What to do: Below is a block of data; give all of it again word for word.

Recorded data:
>> Start

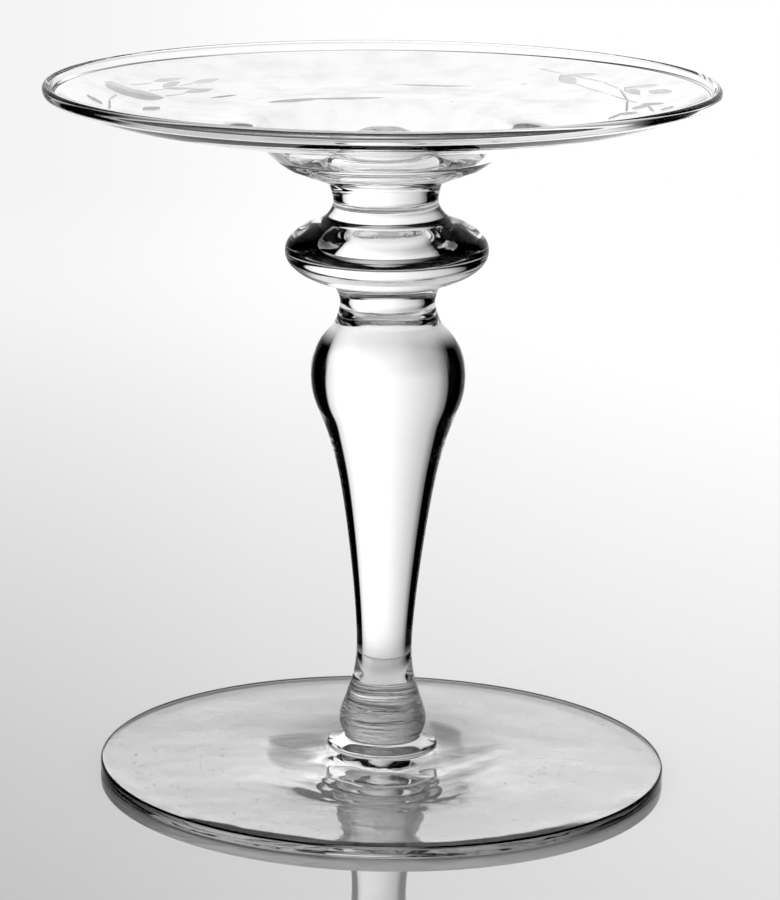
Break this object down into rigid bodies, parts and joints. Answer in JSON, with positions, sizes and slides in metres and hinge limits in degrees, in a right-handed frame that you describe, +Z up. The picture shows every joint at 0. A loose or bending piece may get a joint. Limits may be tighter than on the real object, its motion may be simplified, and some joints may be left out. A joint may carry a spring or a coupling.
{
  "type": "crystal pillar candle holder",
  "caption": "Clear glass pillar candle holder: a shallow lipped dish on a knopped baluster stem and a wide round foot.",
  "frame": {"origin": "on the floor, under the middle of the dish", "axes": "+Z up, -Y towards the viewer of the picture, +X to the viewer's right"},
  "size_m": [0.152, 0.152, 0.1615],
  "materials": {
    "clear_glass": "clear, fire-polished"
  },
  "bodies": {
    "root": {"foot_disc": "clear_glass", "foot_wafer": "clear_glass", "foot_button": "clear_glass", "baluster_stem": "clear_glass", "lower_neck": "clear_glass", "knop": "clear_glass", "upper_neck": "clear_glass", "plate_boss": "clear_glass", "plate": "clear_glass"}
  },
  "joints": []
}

>> End

Answer to this exercise:
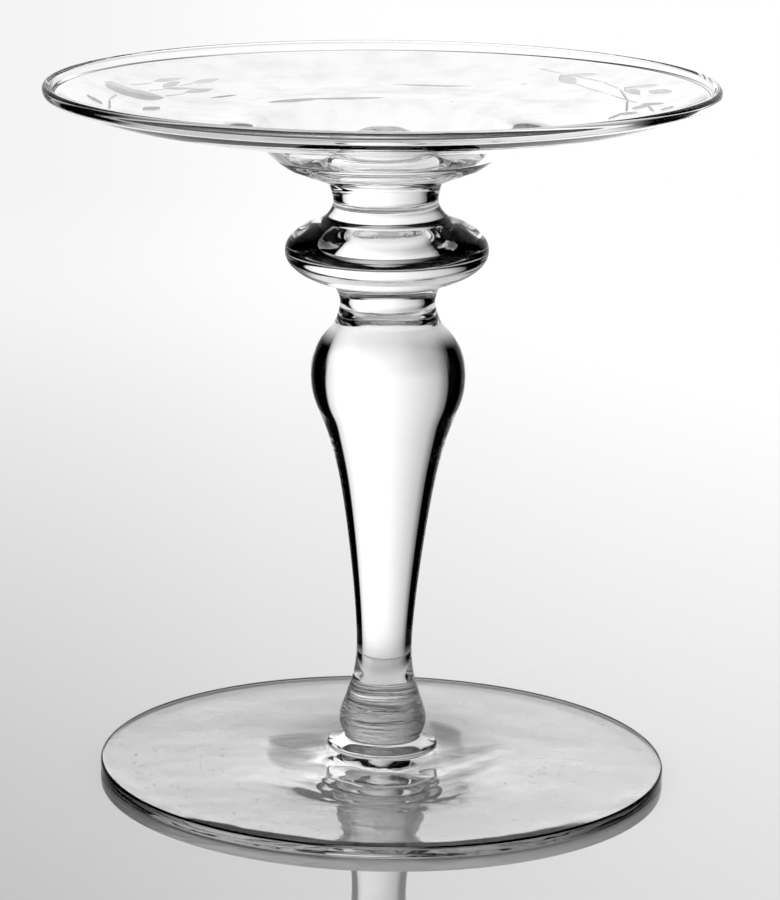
Break this object down into rigid bodies, parts and joints. Answer in JSON, with positions, sizes and slides in metres and hinge limits in degrees, in a right-handed frame that you describe, +Z up. The picture shows every joint at 0. A loose or bending piece may get a joint. Limits may be tighter than on the real object, its motion may be simplified, and some joints may be left out. A joint may carry a spring or a coupling.
{
  "type": "crystal pillar candle holder",
  "caption": "Clear glass pillar candle holder: a shallow lipped dish on a knopped baluster stem and a wide round foot.",
  "frame": {"origin": "on the floor, under the middle of the dish", "axes": "+Z up, -Y towards the viewer of the picture, +X to the viewer's right"},
  "size_m": [0.152, 0.152, 0.1615],
  "materials": {
    "clear_glass": "clear, fire-polished"
  },
  "bodies": {
    "root": {"foot_disc": "clear_glass", "foot_wafer": "clear_glass", "foot_button": "clear_glass", "baluster_stem": "clear_glass", "lower_neck": "clear_glass", "knop": "clear_glass", "upper_neck": "clear_glass", "plate_boss": "clear_glass", "plate": "clear_glass"}
  },
  "joints": []
}